Amongst many other institutions, I chose to obtain practical experience from the nursing home for mostly two reasons; to observe the holistic approach taken by the Liberty Nursing Center to cater to the needs of senior citizens, and to see how much a policy for senior citizen affected them in macro level and what policy would be needed to support senior citizen. Acknowledging the same, I am thankful to the management team of LNC in providing me an opportunity to explore every department of the nursing home.

Despite having few years of experience working in the hospitals in Nepal, and often taking care of the older adults, the services provided at LNC was beyond my imagination. The management cared to listen to the feedbacks from the residents to keep improving the services and also make them feel the ownership towards the institution. Being exposed to the diverse activities and facilities provided in the nursing home, I felt that the residents in my country are utterly underserved. The rigorousness in managing a nursing center and old age homes is my biggest take-away from the internship.

I switched myself observing and supporting various departments; dietary, business office, activity, therapy and memory unit as per the need. I was able to practice the communication skills learnt during my graduate assistantship projects in supporting therapists in risk management and developed care plan with the therapist for the residents of special cases. I had an amazing experience meeting individual residents, one on one basis. Talking with the residents, listening to their experiences, observing their daily routines, and taking them on a walk provided me a chance to understand how much a personal touch in the life matters as one starts to get older.
I transitioned to administrative section to learn and support in conducting meetings with staffs, residents and families. Similarly, I assisted in reviewing the schedules of patients and planned for the care visits. I conducted ‘abaqis’ interviews, a tool for quality assessment of nursing homes. I felt trusted to be allowed to interact with the representative from Ohio Department of Health, which helped me to see the nursing home from the eye of a state.

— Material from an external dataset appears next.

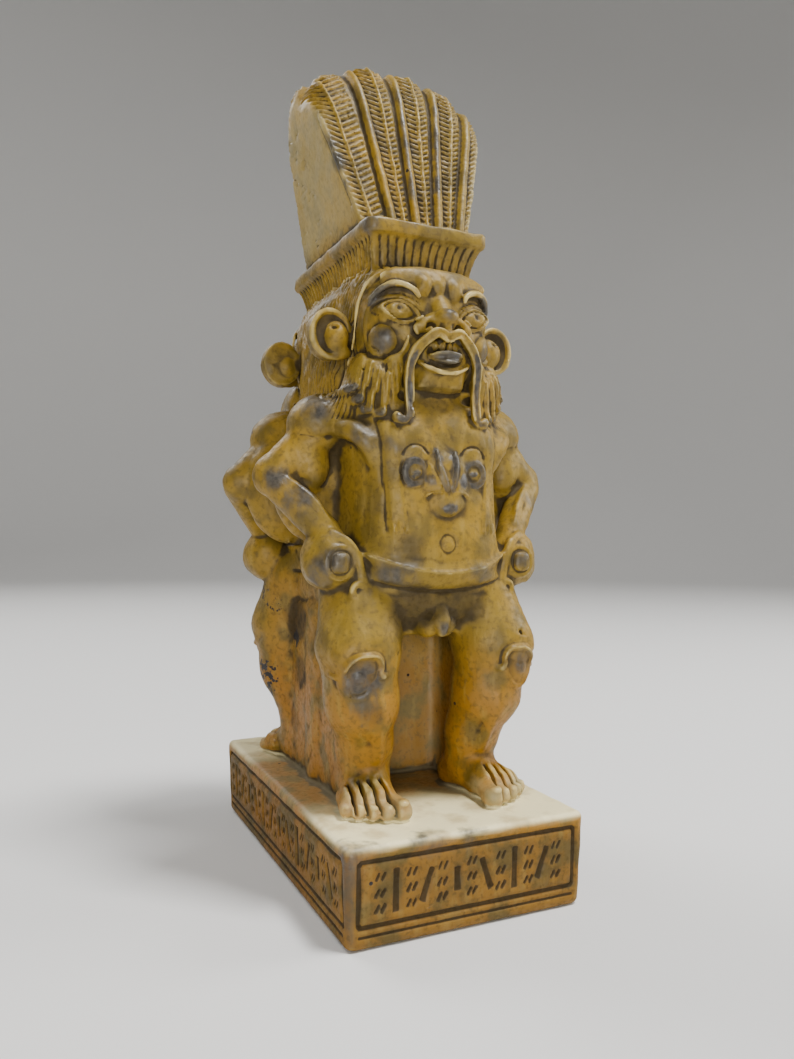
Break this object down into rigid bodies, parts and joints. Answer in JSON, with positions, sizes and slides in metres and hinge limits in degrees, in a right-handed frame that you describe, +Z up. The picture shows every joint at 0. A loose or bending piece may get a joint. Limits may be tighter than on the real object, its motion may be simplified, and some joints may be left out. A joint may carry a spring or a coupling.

Apart from being left on my own to engage myself to broaden my learning in the absence of the supervisor, the experience in Liberty Nursing Home has been really enriching. It felt as if all the courses we studied in a year unveiled in mere 10 weeks of my internship.
I would like to thank Ohio Scholars in Aging Program – Summer, 2015 and Ohio Department of Aging (ODA) for providing a wonderful platform to expand our networking with ODA staffs and the interns with same interest but with different experiences. I feel fortunate to share and acquire knowledge related to aging and at the same time different ways to serve the older adults. I look forward to meeting and learning from this cohort in the future too.